Supplied material:
:::::

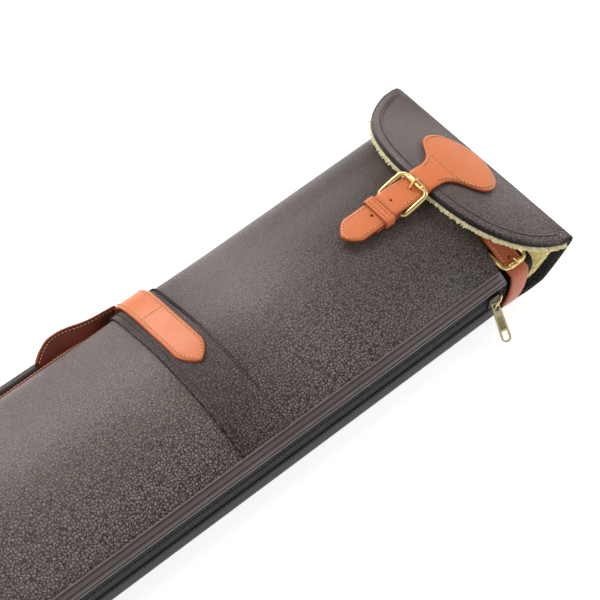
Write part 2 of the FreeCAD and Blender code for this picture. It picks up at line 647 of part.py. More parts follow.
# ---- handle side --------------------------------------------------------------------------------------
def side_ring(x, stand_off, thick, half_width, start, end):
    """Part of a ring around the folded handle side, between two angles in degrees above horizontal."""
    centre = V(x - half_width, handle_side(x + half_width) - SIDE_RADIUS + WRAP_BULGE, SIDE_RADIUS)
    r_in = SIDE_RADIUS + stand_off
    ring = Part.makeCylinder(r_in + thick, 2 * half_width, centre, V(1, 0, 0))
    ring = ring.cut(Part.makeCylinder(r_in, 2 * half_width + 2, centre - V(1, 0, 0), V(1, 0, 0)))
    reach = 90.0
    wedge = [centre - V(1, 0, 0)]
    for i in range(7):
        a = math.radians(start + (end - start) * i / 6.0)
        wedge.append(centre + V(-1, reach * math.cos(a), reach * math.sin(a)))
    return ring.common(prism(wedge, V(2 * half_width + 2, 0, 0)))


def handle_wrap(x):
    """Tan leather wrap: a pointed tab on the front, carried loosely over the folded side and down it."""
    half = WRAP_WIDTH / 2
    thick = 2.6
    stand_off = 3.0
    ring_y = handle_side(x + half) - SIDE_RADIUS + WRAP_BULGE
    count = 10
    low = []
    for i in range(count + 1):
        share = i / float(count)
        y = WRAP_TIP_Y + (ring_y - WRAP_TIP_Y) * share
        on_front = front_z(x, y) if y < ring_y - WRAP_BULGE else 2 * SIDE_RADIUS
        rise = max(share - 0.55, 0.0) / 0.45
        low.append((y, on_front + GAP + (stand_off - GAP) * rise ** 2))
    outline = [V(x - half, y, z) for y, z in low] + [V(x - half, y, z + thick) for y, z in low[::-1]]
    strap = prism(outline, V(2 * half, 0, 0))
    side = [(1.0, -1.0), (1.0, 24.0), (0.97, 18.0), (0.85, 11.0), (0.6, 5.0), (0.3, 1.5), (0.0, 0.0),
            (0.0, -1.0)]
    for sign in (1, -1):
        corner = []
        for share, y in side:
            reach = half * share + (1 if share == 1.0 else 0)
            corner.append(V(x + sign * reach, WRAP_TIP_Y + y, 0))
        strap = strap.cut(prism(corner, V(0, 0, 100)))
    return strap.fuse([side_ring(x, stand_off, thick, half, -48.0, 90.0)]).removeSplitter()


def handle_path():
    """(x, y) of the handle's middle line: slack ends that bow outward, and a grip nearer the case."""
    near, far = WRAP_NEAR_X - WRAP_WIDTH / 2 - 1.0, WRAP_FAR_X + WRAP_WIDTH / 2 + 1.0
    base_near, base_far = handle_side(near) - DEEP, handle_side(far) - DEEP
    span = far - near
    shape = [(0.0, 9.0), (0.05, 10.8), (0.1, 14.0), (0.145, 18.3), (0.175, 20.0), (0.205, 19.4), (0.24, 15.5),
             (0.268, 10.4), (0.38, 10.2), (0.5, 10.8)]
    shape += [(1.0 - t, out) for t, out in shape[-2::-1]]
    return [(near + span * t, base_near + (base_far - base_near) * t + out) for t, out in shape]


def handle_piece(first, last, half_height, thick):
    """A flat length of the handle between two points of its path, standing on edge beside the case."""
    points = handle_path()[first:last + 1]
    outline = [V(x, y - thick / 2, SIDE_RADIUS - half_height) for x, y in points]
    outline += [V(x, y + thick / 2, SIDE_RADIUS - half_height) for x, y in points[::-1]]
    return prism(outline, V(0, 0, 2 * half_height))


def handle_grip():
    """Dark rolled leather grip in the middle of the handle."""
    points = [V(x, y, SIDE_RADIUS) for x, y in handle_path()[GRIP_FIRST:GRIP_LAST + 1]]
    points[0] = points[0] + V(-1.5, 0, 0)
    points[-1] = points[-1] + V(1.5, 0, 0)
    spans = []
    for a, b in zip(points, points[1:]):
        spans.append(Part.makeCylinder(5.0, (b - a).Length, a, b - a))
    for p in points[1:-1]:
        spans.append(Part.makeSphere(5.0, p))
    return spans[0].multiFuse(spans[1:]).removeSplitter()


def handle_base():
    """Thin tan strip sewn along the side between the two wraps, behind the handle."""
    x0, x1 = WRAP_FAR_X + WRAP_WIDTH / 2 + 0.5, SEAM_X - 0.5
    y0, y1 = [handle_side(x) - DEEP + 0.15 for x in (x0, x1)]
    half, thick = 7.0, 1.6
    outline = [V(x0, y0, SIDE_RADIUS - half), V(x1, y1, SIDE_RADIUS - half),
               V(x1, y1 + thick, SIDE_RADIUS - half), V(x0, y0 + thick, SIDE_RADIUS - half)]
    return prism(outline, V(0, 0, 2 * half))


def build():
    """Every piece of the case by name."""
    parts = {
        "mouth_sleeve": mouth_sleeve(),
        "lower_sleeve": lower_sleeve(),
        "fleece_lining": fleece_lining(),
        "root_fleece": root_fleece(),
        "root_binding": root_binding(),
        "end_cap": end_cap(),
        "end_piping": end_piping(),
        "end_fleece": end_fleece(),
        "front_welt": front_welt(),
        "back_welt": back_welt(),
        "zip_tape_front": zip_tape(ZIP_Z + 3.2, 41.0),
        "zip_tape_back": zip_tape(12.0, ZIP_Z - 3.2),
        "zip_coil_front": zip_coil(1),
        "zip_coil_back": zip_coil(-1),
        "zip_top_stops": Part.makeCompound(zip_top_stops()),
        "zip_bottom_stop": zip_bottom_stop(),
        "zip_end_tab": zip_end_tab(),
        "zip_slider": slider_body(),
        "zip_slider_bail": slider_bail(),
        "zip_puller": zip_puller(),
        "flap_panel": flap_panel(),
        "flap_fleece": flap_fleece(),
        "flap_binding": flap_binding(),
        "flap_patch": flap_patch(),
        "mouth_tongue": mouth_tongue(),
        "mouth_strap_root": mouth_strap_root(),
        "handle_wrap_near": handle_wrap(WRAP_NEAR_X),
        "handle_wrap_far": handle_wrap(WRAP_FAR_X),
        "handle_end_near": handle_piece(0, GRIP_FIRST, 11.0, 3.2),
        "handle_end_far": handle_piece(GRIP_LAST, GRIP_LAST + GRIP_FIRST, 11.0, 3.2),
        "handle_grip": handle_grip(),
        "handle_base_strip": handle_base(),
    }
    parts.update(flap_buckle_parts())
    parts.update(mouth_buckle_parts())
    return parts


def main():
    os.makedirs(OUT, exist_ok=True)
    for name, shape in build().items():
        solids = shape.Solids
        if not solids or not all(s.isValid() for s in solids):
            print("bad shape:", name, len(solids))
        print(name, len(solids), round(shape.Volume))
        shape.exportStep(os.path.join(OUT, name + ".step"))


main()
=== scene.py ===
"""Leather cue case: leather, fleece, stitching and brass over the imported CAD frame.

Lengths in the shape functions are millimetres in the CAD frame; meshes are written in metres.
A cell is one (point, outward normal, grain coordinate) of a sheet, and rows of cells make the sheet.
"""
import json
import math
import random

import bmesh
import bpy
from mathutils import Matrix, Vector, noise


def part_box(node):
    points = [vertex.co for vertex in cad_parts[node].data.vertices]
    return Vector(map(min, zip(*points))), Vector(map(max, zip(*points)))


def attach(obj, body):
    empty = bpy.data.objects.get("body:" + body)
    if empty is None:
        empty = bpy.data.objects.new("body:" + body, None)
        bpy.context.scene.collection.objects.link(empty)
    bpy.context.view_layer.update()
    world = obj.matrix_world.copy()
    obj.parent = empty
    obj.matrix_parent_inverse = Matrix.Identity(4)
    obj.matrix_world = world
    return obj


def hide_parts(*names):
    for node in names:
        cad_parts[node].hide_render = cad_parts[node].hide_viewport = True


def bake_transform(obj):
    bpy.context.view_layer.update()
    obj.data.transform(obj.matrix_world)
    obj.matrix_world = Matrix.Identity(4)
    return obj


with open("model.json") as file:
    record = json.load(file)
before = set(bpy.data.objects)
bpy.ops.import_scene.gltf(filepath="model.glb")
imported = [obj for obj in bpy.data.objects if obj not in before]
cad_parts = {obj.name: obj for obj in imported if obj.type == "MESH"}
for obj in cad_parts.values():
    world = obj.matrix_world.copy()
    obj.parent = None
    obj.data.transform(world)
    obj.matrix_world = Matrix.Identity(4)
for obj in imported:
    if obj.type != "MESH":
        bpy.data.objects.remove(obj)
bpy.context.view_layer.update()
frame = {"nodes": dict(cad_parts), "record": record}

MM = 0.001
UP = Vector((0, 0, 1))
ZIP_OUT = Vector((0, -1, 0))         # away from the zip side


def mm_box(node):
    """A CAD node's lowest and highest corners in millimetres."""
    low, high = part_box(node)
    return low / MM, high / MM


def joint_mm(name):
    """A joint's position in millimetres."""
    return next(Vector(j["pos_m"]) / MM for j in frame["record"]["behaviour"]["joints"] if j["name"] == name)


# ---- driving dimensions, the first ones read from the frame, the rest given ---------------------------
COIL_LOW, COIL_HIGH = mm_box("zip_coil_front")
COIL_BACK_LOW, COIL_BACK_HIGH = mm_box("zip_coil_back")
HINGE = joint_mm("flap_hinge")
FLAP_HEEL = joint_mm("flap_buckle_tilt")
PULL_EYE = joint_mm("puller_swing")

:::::

What you should do: Each line from the one bearing "points = [vertex.co" through the one bearing "if empty is" is to be duplicated without change; all remaining lines are to be left out.

Answer to the task:
    points = [vertex.co for vertex in cad_parts[node].data.vertices]
    return Vector(map(min, zip(*points))), Vector(map(max, zip(*points)))


def attach(obj, body):
    empty = bpy.data.objects.get("body:" + body)
    if empty is None:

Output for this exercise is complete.